Instructions for the task – Give the data again exactly, from its opening line through the line in which "return [tuple(middle +" appears.

Data excerpt –
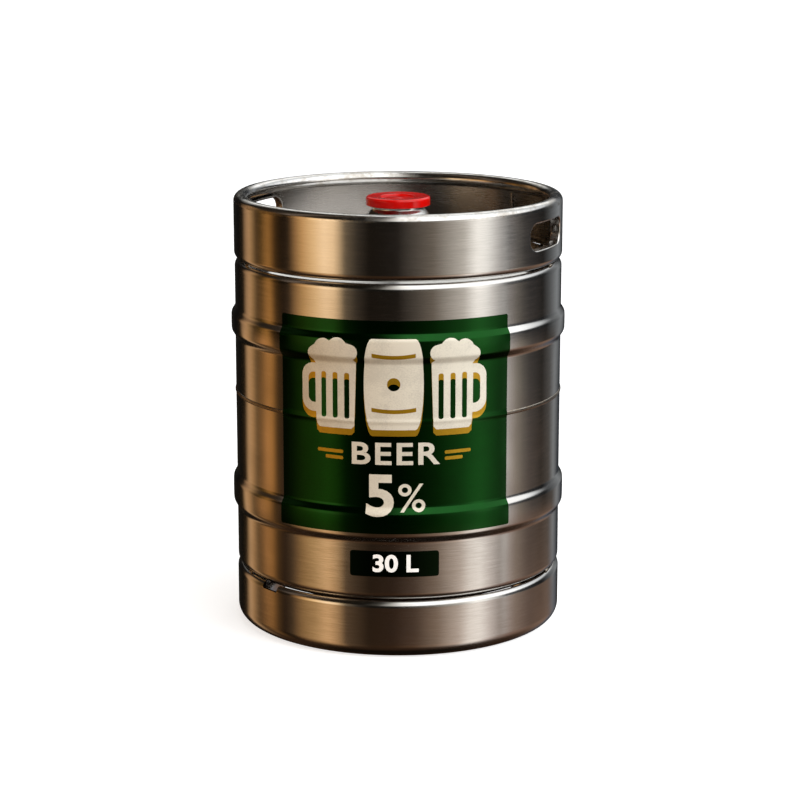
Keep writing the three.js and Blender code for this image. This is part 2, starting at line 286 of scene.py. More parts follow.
def chime_edge(c, level, side, inset, steps):
    """The rounded edge where a chime's wall turns in to the vessel"""
    centre = (c["radius"] - c["edge_radius"], level)
    return arc(centre, c["edge_radius"] - inset, side * 63, 0, steps)


def sheet_end(a, b, steps=6):
    """A half-round end that joins the two faces of a sheet, from a to b"""
    a, b = np.array(a), np.array(b)
    middle, half = (a + b) / 2, (a - b) / 2
    turned = np.array([-half[1], half[0]])
    turn = np.linspace(0, math.pi, steps + 2)[1:-1]
    return [tuple(middle + half * math.cos(t) + turned * math.sin(t)) for t in turn]


def top_chime_outline(c):
    """Outline of the top chime, with the rows that the hand holes are cut through"""
    rim_z = KEG_HEIGHT - c["rim_radius"]
    centre = (c["radius"] - c["rim_radius"], rim_z)
    low, high, rows = 391.0, 426.4, 16
    heights = np.linspace(low, high, rows + 1)
    edge_z = c["top_edge"]
    lower = join(chime_edge(c, edge_z, -1, 0, 10), line((c["radius"], edge_z), (c["radius"], low), 1.5))
    outer = [(c["radius"], z) for z in heights]
    upper = join(
        line((c["radius"], high), (c["radius"], rim_z), 1.6),
        arc(centre, c["rim_radius"], 0, 290, 36))
    curl = arc(centre, c["rim_radius"] - c["sheet"], 290, 0, 20)
    inner_r = c["radius"] - c["sheet"]
    inner = [(inner_r, z) for z in heights[::-1]]
    under = chime_edge(c, edge_z, -1, c["sheet"], 6)[::-1]
    tail = join(line((inner_r, low), (inner_r, edge_z), 2.5), under)
    outline = lower[:-1]
    outer_rows = (len(outline), len(outline) + rows)
    outline = outline + outer + upper[1:]
    outline = outline + sheet_end(upper[-1], curl[0]) + curl[:-1] + line(curl[-1], inner[0], 2)[:-1]
    inner_rows = (len(outline), len(outline) + rows)
    outline = outline + inner + tail[1:] + sheet_end(tail[-1], lower[0])
    return outline, outer_rows, inner_rows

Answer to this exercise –
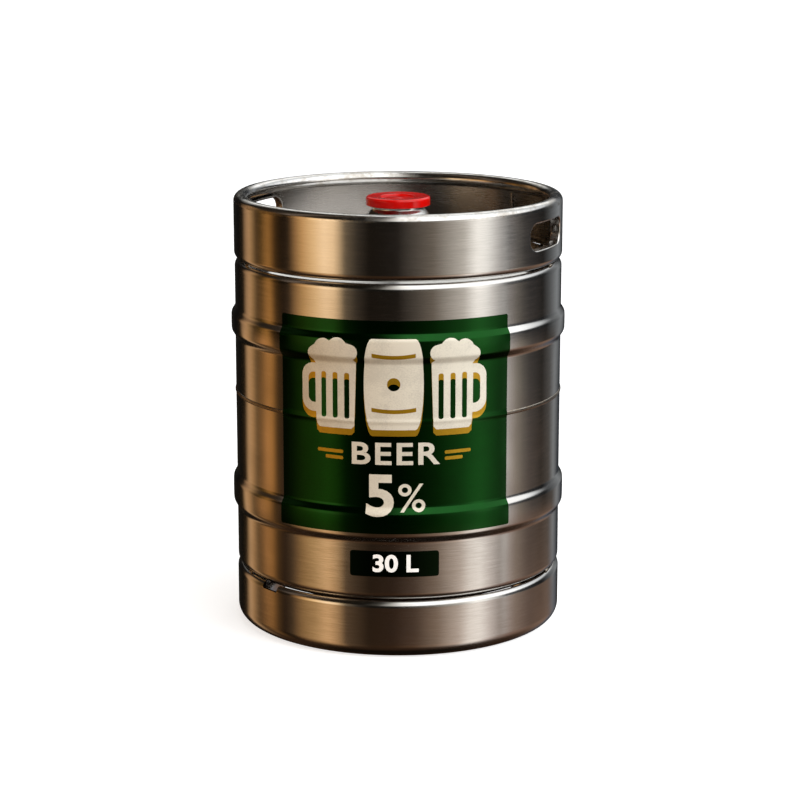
Keep writing the three.js and Blender code for this image. This is part 2, starting at line 286 of scene.py. More parts follow.
def chime_edge(c, level, side, inset, steps):
    """The rounded edge where a chime's wall turns in to the vessel"""
    centre = (c["radius"] - c["edge_radius"], level)
    return arc(centre, c["edge_radius"] - inset, side * 63, 0, steps)


def sheet_end(a, b, steps=6):
    """A half-round end that joins the two faces of a sheet, from a to b"""
    a, b = np.array(a), np.array(b)
    middle, half = (a + b) / 2, (a - b) / 2
    turned = np.array([-half[1], half[0]])
    turn = np.linspace(0, math.pi, steps + 2)[1:-1]
    return [tuple(middle + half * math.cos(t) + turned * math.sin(t)) for t in turn]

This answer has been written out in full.